On June 23, 2026, Dr. Gulali was killed inside her home in the Surkhrod district of Nangarhar province. As with many similar cases, the Taliban described the crime as mysterious, claiming that armed men broke into the house at night, tortured her, and strangled her to death. Her father also suffered a broken arm in the attack.
However, local witnesses provided a different account, confirming that Gulali, who worked at a government clinic, had repeatedly complained of harassment and inappropriate marriage proposals from Taliban members and had constantly refused them. One of her family members reported that a Taliban leader had proposed to her via voice message days before her killing, and when she refused, he attacked her home at night.
As in other cases of women's killings, the Taliban forced Gulali's father to confess that the crime was the result of a personal vendetta. Witnesses say her father, who worked as a fruit vendor, has since suffered from severe psychological disorders.
During the preparation of this report, our agency conducted interviews with two female doctors working in different hospitals in Kabul and Sarpol, both of whom confirmed that female doctors are subjected to repeated pressure to force them into marriage with Taliban members working in the hospitals.
Testimonies Reveal Taliban Violations Against Women
Rana Wali, a doctor at one of Kabul's hospitals, said: "I myself witnessed a Taliban official supervising doctors' work forcing one of my young colleagues to marry him, to become his fourth wife."

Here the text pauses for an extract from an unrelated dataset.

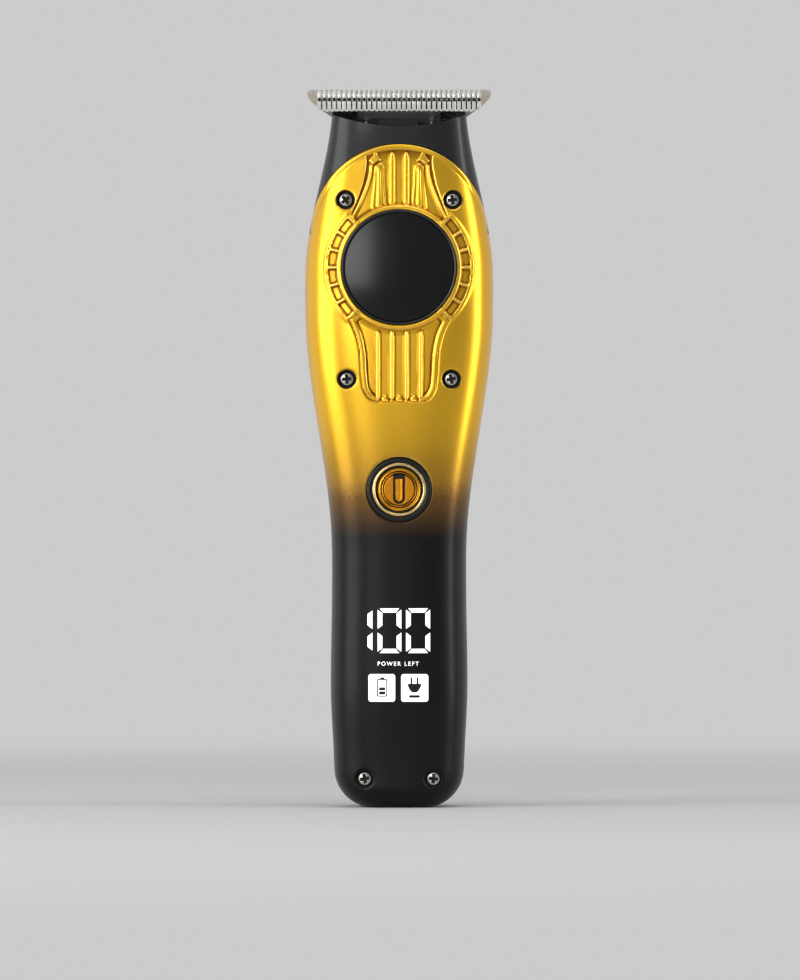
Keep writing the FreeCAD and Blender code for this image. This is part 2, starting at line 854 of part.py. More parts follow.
def motor_can():
    can = post(motor_r, 0.0, 0.0, motor_base, motor_top)
    can = can.cut(post(motor_r - can_wall, 0.0, 0.0, motor_base - 1.0, motor_top - can_top))
    can = can.cut(post(bush_r, 0.0, 0.0, motor_base, motor_top + 1.0))
    for side in (-1.0, 1.0):
        can = can.cut(post(bracket_screw_r + thread_gap, side * bracket_screw_x, 0.0,
                           motor_base, motor_top + 1.0))
    return can


def motor_magnets():
    """Two curved magnets inside the can."""
    outer = motor_r - can_wall - fit_gap
    ring = tube_post(outer, outer - magnet_sheet, 0.0, 0.0, motor_base + magnet_end, motor_top - magnet_end)
    half = math.radians(magnet_angle / 2.0)
    magnets = []
    for side in (1.0, -1.0):
        reach = far / math.cos(half)
        wedge = Part.makePolygon([Vec(0, 0, 0),
                                  Vec(side * far, -reach * math.sin(half), 0),
                                  Vec(side * far, reach * math.sin(half), 0),
                                  Vec(0, 0, 0)])
        solid = Part.Face(wedge).extrude(Vec(0, 0, body_length))
        magnets.append(ring.common(solid))
    return Part.makeCompound(magnets)


def motor_rotor():
    """Three-pole rotor on the shaft."""
    radius = motor_r - can_wall - fit_gap - magnet_sheet - rotor_gap
    middle = (motor_base + motor_top) / 2.0
    z0, z1 = middle - rotor_length / 2.0, middle + rotor_length / 2.0
    rotor = tube_post(radius, shaft_r, 0.0, 0.0, z0, z1)
    for i in range(rotor_poles):
        slot = box(radius * rotor_slot_share, far, -rotor_slot / 2.0, rotor_slot / 2.0, z0 - 1.0, z1 + 1.0)
        slot.rotate(Vec(0, 0, 0), Vec(0, 0, 1), 30.0 + 360.0 / rotor_poles * i)
        rotor = rotor.cut(slot)
    return rotor


def motor_bushes():
    top = tube_post(bush_r, shaft_r + running_gap, 0.0, 0.0,
                    motor_top - can_top - bush_proud, motor_top + bush_proud)
    low = tube_post(bush_r, shaft_r + running_gap, 0.0, 0.0,
                    motor_base - bush_proud, motor_base + end_cap_height)
    return Part.makeCompound([top, low])


def motor_end_cap():
    cap = tube_post(motor_r - can_wall, bush_r, 0.0, 0.0, motor_base, motor_base + end_cap_height)
    for side in (-1.0, 1.0):
        slot = box(side * terminal_x - terminal_width / 2.0, side * terminal_x + terminal_width / 2.0,
                   -terminal_sheet / 2.0, terminal_sheet / 2.0, motor_base - 1.0,
                   motor_base + end_cap_height + 1.0)
        cap = cap.cut(slot)
    return cap


def motor_terminals():
    tabs = []
    for side in (-1.0, 1.0):
        x = side * terminal_x
        tabs.append(box(x - terminal_width / 2.0, x + terminal_width / 2.0,
                        -terminal_sheet / 2.0, terminal_sheet / 2.0,
                        motor_base - terminal_reach, motor_base + end_cap_height))
    return Part.makeCompound(tabs)


def motor_holder():
    """Ring round the motor with two wings that rest on the casing's walls."""
    low = motor_base + holder_up
    high = low + holder_height
    ring = tube_post(motor_r + holder_wall, motor_r + fit_gap / 4.0, 0.0, 0.0, low, high)
    wings = [box(motor_r + root, far, 0.0, holder_wing, low, high),
             box(-far, -motor_r - root, 0.0, holder_wing, low, high)]
    back = box(-holder_wing / 2.0, holder_wing / 2.0, motor_r + root, far, low, high)
    return join([ring] + wings + [back]).common(lining_form)


def motor_bracket():
    """Steel plate on top of the motor, with ears under the screw posts."""
    low = motor_top
    sheet = box(-far, far, -bracket_plate_depth / 2.0, bracket_plate_depth / 2.0,
                low, low + bracket_plate)
    sheet = sheet.common(lining_form)
    sheet = sheet.cut(post(bush_r + fit_gap, 0.0, 0.0, low - 1.0, low + far))
    for side in (-1.0, 1.0):
        sheet = sheet.cut(post(bracket_screw_r + shank_gap, side * bracket_screw_x, 0.0,
                               low - 1.0, low + far))
    return sheet


def motor_screws():
    screws = []
    for side in (-1.0, 1.0):
        x = side * bracket_screw_x
        seat = motor_top + bracket_plate
        head = post(bracket_screw_head_r, x, 0.0, seat, seat + bracket_screw_head)
        shank = post(bracket_screw_r, x, 0.0, motor_top - bracket_screw_tip, seat + 0.1)
        slot = box(x - far, x + far, -bracket_slot_half, bracket_slot_half,
                   seat + bracket_screw_head - bracket_slot_depth, seat + far)
        screws.append(join([head, shank]).cut(slot))
    return Part.makeCompound(screws)


def bent_wire(radius):
    """The tension spring's path as a round bar: a cross bar with an arm at each end."""
    z_bar = body_length - spring_bar_down
    tilt = math.radians(blade_tilt)
    press = cutter_sheet + cutter_lift + fit_gap + spring_wire_r
    tip_z = body_length - blade_tip_sheet * math.sin(tilt)
    z_tip = tip_z - (blade_front - spring_tip_front) / math.tan(tilt) - press / math.sin(tilt)
    points = [Vec(-spring_half, -spring_tip_front, z_tip),
              Vec(-spring_half, -spring_bar_front, z_bar),
              Vec(spring_half, -spring_bar_front, z_bar),
              Vec(spring_half, -spring_tip_front, z_tip)]
    pieces = []
    for a, b in zip(points[:-1], points[1:]):
        pieces.append(Part.makeCylinder(radius, a.distanceToPoint(b), a, b - a))
    pieces += [Part.makeSphere(radius, p) for p in points]
    return join(pieces)


def tension_spring():
    """Wire spring whose two arms press the cutter against the fixed blade."""
    return bent_wire(spring_wire_r)


# Button
def button_bezel():
    face, back = -bezel_front, -bezel_back
    ring = rod(bezel_r, 0.0, button_up, face, back)
    flange_y = surface_front(bezel_flange_r, button_up, wall) + fit_gap
    flange = rod(bezel_flange_r, 0.0, button_up, flange_y, back + bezel_flange)
    ring = join([ring, flange]).cut(rod(bezel_inner_r, 0.0, button_up, -far, 1.0))
    return ring


def button_trim():
    """Bright ring pressed into the bezel."""
    ring = rod(bezel_inner_r, 0.0, button_up, -bezel_front - trim_proud, -bezel_back)
    return ring.cut(rod(trim_inner_r, 0.0, button_up, -far, 1.0))


def power_button():
    face = -button_front
    cap = rod(button_r, 0.0, button_up, face, face + button_sheet)
    cap = cap.cut(rod(button_dish_r, 0.0, button_up, face - 1.0, face + button_dish))
    stem = rod(stem_r, 0.0, button_up, face + button_sheet - 0.1, -board_front - switch_height)
    return join([cap, stem])


def tact_switch():
    """Switch under the button, with a well for the stem's travel."""
    top = -board_front - switch_height
    half = switch_half
    body = box(-half, half, top, -board_front, button_up - half, button_up + half)
    well = rod(stem_r + switch_well_gap, 0.0, button_up, top - 1.0,
               top + button_travel + switch_well_gap)
    return body.cut(well)


# Electronics
def circuit_board():
    return box(-board_half, board_half, -board_front, board_back, board_low_up, board_high_up)


def board_components():
    """Chips, coil and capacitors soldered to the front of the board."""
    face = -board_front
    parts = [box(x0, x1, face - height, face, low, high)
             for x0, x1, low, high, height in component_places]
    parts.append(rod(coil_r, coil_x, coil_up, face - coil_height, face))
    return Part.makeCompound(parts)


def led_display():
    return box(-display_half, display_half, -display_front, -board_front,
               display_low_up, display_high_up)


def light_guide():
    """Clear block that fills the space between the display and the cover."""
    block = box(-display_half, display_half, -far, -display_front,
                display_low_up, display_high_up)
    return block.common(lining_form)


def inner_chassis():
    back = board_back + chassis_sheet
    sheet = box(-chassis_half, chassis_half, board_back, back, chassis_low_up, chassis_high_up)
    battery_top = battery_low_up + battery_length
    levels = [(chassis_low_up, battery_low_up - tab_sheet),
              (battery_top + tab_sheet, battery_top + tab_sheet + cradle_wall),
              (chassis_high_up - cradle_wall, chassis_high_up)]
    walls = [box(-far, far, board_back, far, low, high) for low, high in levels]
    frame = join([sheet] + walls)
    notch = box(-pad_half / 2.0, pad_half / 2.0, 0.0, far, battery_top, body_length)
    return frame.cut(notch).common(lining_form)


def battery():
    cell = post(battery_r, 0.0, battery_back, battery_low_up, battery_low_up + battery_length)
    return cell.makeFillet(battery_fillet, [e for e in cell.Edges if e.BoundBox.ZLength < 0.01])


def battery_tabs():
    """Nickel strips welded to both ends of the cell."""
    high = battery_low_up + battery_length
    low_tab = box(-tab_half, tab_half, -tab_half, battery_back + tab_half,
                  battery_low_up - tab_sheet, battery_low_up)
    high_tab = box(-tab_half, tab_half, -tab_half, battery_back + tab_half,
                   high, high + tab_sheet)
    return Part.makeCompound([low_tab, high_tab])


def battery_pad():
    """Foam pad between the cell and the rear shell."""
    pad = box(-pad_half, pad_half, battery_back, far, pad_low_up, pad_high_up)
    cell = post(battery_r + fit_gap, 0.0, battery_back, 0.0, body_length)
    return pad.cut(cell).common(lining_form)


def charge_port():
    shell = port_opening(0.0, port_start, port_depth)
    hollow = port_opening(-port_wall, -1.0, port_depth - port_back_sheet)
    tongue = box(-port_half + tongue_side, port_half - tongue_side, port_back - tongue_half,
                 port_back + tongue_half, tongue_start, port_depth - tongue_root)
    return join([shell.cut(hollow), tongue])


def charge_board():
    front = port_back + port_height / 2.0
    return box(-port_board_half, port_board_half, front, front + board_sheet,
               floor_wall + port_board_lift, port_board_high_up)


def rounded_path(points, bend):
    """Straight runs joined by tangent arcs."""
    edges = []
    start = points[0]
    for before, here, after in zip(points[:-2], points[1:-1], points[2:]):
        back = (before - here).normalize()
        ahead = (after - here).normalize()
        half = back.getAngle(ahead) / 2.0
        cut = bend / math.tan(half)
        a, b = here + back * cut, here + ahead * cut
        middle = (back + ahead).normalize()
        centre = here + middle * (bend / math.sin(half))
        edges.append(Part.makeLine(start, a))
        edges.append(Part.Arc(a, centre - middle * bend, b).toShape())
        start = b
    edges.append(Part.makeLine(start, points[-1]))
    return Part.Wire(edges)


def lead(points, bend):
    path = rounded_path(points, bend)
    direction = points[1] - points[0]
    ring = Part.Wire([Part.Circle(points[0], direction, lead_r).toShape()])
    return path.makePipeShell([ring], True, False)


def motor_leads():
    """Two leads from the board to the motor's terminals."""
    leads = []
    for side in (-1.0, 1.0):
        top = motor_base - terminal_reach
        x = side * lead_spread
        end = side * terminal_x
        start_y = -board_front - lead_r
        mid = board_high_up + lead_rise
        leads.append(lead([Vec(x, start_y, board_high_up - lead_overlap),
                           Vec(x, start_y, mid),
                           Vec(end, 0.0, top - lead_straight),
                           Vec(end, 0.0, top)], lead_bend))
    return Part.makeCompound(leads)


def charge_leads():
    """Two leads from the charging board, under the battery, to the main board."""
    leads = []
    for side in (-1.0, 1.0):
        x = side * lead_spread
        level = chassis_low_up - lead_below_chassis
        front = -board_front - lead_r
        leads.append(lead([Vec(x, port_back + port_height / 2.0, level),
                           Vec(x, front, level),
                           Vec(x, front, board_low_up + lead_lap)], lead_bend))
    return Part.makeCompound(leads)


def build():
    return {
        "front_cover": front_cover(),
        "rear_shell": rear_shell(),
        "head_housing": head_housing(),
        "badge_ring": badge_ring(),
        "badge_disc": badge_disc(),
        "cover_screws": screw_set(cover_screw_places()),
        "base_screws": screw_set(base_screw_places()),
        "fixed_blade": fixed_blade(),
        "cutter_blade": cutter_blade(),
        "blade_bracket": blade_bracket(),
        "blade_screws": blade_screws(),
        "cutter_driver": cutter_driver(),
        "tension_spring": tension_spring(),
        "eccentric_cam": eccentric_cam(),
        "motor_shaft": motor_shaft(),
        "motor_rotor": motor_rotor(),
        "motor_can": motor_can(),
        "motor_magnets": motor_magnets(),
        "motor_bushes": motor_bushes(),
        "motor_end_cap": motor_end_cap(),
        "motor_terminals": motor_terminals(),
        "motor_holder": motor_holder(),
        "motor_bracket": motor_bracket(),
        "motor_screws": motor_screws(),
        "motor_leads": motor_leads(),
        "button_bezel": button_bezel(),
        "button_trim": button_trim(),
        "power_button": power_button(),
        "tact_switch": tact_switch(),
        "circuit_board": circuit_board(),
        "board_components": board_components(),
        "led_display": led_display(),
        "light_guide": light_guide(),
        "inner_chassis": inner_chassis(),
        "battery": battery(),
        "battery_tabs": battery_tabs(),
        "battery_pad": battery_pad(),
        "charge_port": charge_port(),
        "charge_board": charge_board(),
        "charge_leads": charge_leads(),
    }


os.makedirs("parts", exist_ok=True)
for node, shape in build().items():
    solids = len(shape.Solids)
    print(f"{node}: {solids} solid(s), valid {shape.isValid()}, volume {shape.Volume:.1f}")
    shape.exportStep(f"parts/{node}.step")
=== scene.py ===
import math

import bmesh
import bpy
import numpy as np
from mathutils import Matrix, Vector, geometry


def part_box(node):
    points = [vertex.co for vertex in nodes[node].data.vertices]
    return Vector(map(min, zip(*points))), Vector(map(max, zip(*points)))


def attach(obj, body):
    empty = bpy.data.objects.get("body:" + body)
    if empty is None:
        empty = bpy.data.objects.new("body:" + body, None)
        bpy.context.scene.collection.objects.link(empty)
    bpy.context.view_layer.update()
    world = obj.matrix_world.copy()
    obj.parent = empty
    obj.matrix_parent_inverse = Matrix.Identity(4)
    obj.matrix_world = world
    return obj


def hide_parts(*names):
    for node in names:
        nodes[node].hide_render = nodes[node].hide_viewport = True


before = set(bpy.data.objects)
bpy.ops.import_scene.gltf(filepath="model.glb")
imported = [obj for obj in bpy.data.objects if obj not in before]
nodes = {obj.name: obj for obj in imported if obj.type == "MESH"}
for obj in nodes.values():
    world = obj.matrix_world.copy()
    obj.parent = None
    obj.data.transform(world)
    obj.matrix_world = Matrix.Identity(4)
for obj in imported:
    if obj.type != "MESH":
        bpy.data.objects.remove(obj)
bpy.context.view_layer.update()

# Cordless hair clipper with a T-shaped blade, dressed over its CAD frame.
# Shapes are worked out in millimetres and turned to metres when a mesh is made.

mm = 0.001


def boxMm(node):
    low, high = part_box(node)
    return low / mm, high / mm


badgeLow, badgeHigh = boxMm("badge_ring")
badgeZ = (badgeLow.z + badgeHigh.z) / 2
buttonLow, buttonHigh = boxMm("power_button")
buttonZ = (buttonLow.z + buttonHigh.z) / 2
coverScrewLow, coverScrewHigh = boxMm("cover_screws")
baseScrewLow, baseScrewHigh = boxMm("base_screws")
print("frame loaded:", len(nodes), "nodes")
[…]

She added: "My colleague Sharifa Siddiqui was a lively and ambitious girl, but she suddenly became withdrawn and silent. When we asked her mother, who works as a cleaner at the same hospital, she told us in tears that a Taliban official had threatened to kill her son if the family did not agree to marry her daughter to him, so they were forced to accept."
She explained that Sharifa's mother lost her husband during the first Taliban rule and raised her two children with difficulty until they completed their education, but she was eventually forced to agree to this marriage to save her son's life. "It is said that this Taliban member has four other wives."
For her part, Dr. Zakiyah Rahmani, who previously worked at a hospital in Sarpol province, said she was forced to leave her job and flee the province due to Taliban threats. "Although I was engaged and was due to leave in a few days to London to join my fiancé, a Taliban leader sent a proposal for my hand. My family told him I was engaged, but he refused, saying my fiancé was not here and I should not wait for him."
She noted that "after repeated threats, I was forced to leave my work and home and take refuge in Kabul. Now I and my parents and my two younger brothers have decided to leave Afghanistan, because I fear he will find me even here."
In reality, women in Afghanistan suffer not only from deprivation of education and work but daily face the risk of arrest on charges of "bad hijab," public flogging, forced marriage, violence, and multiple other forms of repression. According to human rights activists, Afghan women today live under the weight of a system based on discrimination and structural violence, facing multiple intersecting forms of oppression.